Toute la région borde d’ailleurs une zone dénommée la ceinture de feu du Pacifique, où l’on retrouve de nombreux volcans actifs, mais aussi les limites de diverses plaques tectoniques. Le Japon, par exemple, est au carrefour de quatre plaques (eurasienne, philippine, pacifique et nord-américaine). D’autres longent des pays comme l’Indonésie et la nouvelle-Zélande.

De fait, « de nombreux autres grands tremblements de terre de magnitude 7+ » sont observés dans la région, note l’USGS. Ces cinquante dernières années, six séismes ont dépassé la magnitude 7 dans un rayon de 250 km autour du tremblement de terre du 3 avril, dont celui de Chichi, qui a été le fort d’entre eux.

Le séisme de Chichi s’était produit à 59 km de l’actuel et avait occasionné des dégâts estimés à 14 milliards de dollars. Plus loin dans le temps, en 1920, un séisme de magnitude 8,2 avait déjà été relevé dans les environs très proches de ce tremblement de terre. Là encore, le mouvement et le contact des plaques sont en cause.

Reste que le bilan de la secousse du 3 avril est relativement bas au regard de son intensité, en comparaison de la catastrophe de 1999 ou du bilan terrible que peuvent enregistrer d’autres régions du monde tout aussi exposées. Les dégâts sur les constructions semblent également plutôt contenus — 125 bâtiments endommagés ont été signalés.

Mesures anti-sismiques à Taïwan

Plusieurs éléments de réponse peuvent expliquer ce bilan.

Là où le séisme s’est déclenché, on relève une faible densité de population dans la zone. Il a eu lieu le long de la côte est de l’île, dans une région bien moins peuplée que la façade ouest du pays. La plus grande ville, Hualien, qui compte 100 000 habitants, se trouvait à une vingtaine de kilomètres de distance.

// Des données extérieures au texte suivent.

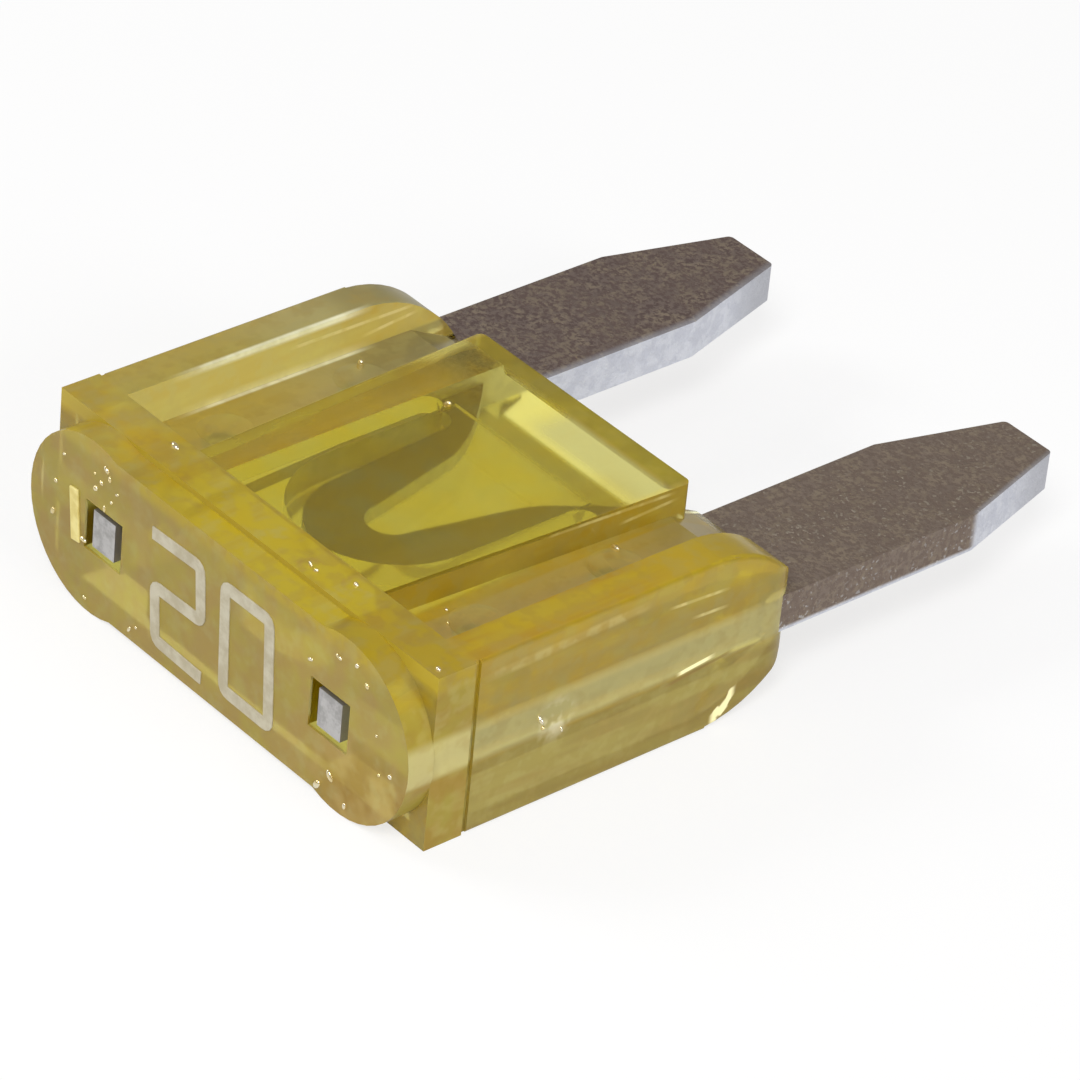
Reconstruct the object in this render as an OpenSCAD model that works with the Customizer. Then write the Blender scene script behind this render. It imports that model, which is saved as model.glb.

Le pays bénéficie aussi, compte tenu de ses problématiques géographiques, de normes anti-sismiques particulièrement strictes par rapport au reste du monde. C’est ce que relève Antoine Bondaz, chargé de recherche auprès de la Fondation pour la recherche stratégique, dans un commentaire publié sur X (ex-Twitter) le 3 avril.

« Le séisme à Taïwan rappelle surtout la préparation et la résilience de l’île à ce type de catastrophes naturelles. Dans d’autres pays, le bilan humain et infrastructurel aurait été bien bien plus lourd », écrit ce spécialiste de l’Asie de l’Est, et plus particulièrement de Taïwan. En fait, Taïwan est comparable au Japon en matière de règles anti-sismiques.

En 2018, cité par le Los Angeles Times, Lai Ching-te, l’actuel président de Taïwan, affirmait, alors qu’il était premier ministre, que plus de 99 % des structures publiques sont sûres. De nouvelles normes ont effectivement été établies après 1999 — même si la presse locale pointe encore des trous dans la raquette.

Des vidéos spectaculaires circulent d’ailleurs sur les réseaux sociaux, qui montrent les effets des secousses dans les bâtiments, notamment. Des balancements impressionnants, mais prévus : les constructions parasismiques absorbent le choc en contrebalançant ses effets avec une certaine souplesse — on l’avait vu en 2011 au Japon :

Ces normes, quand elles sont respectées et appliquées, réduisent le risque d’un effondrement et, par conséquent, celui d’occasionner des victimes. Cela ne fournit toutefois pas toujours une protection absolue. En 2018, Hualien avait connu un séisme de magnitude 6,4. Dix-sept personnes avaient perdu la vie durant la catastrophe.

Taïwan a une difficulté : l’ancienneté de son parc immobilier. Si les bâtiments neufs satisfont les normes anti-sismiques sans difficulté majeure, il y a des immeubles et des maisons qui ont des décennies d’ancienneté et qui ne peuvent pas bénéficier facilement d’une rénovation. Il y aurait 4,6 millions d’habitations résidentielles ayant plus de 30 ans.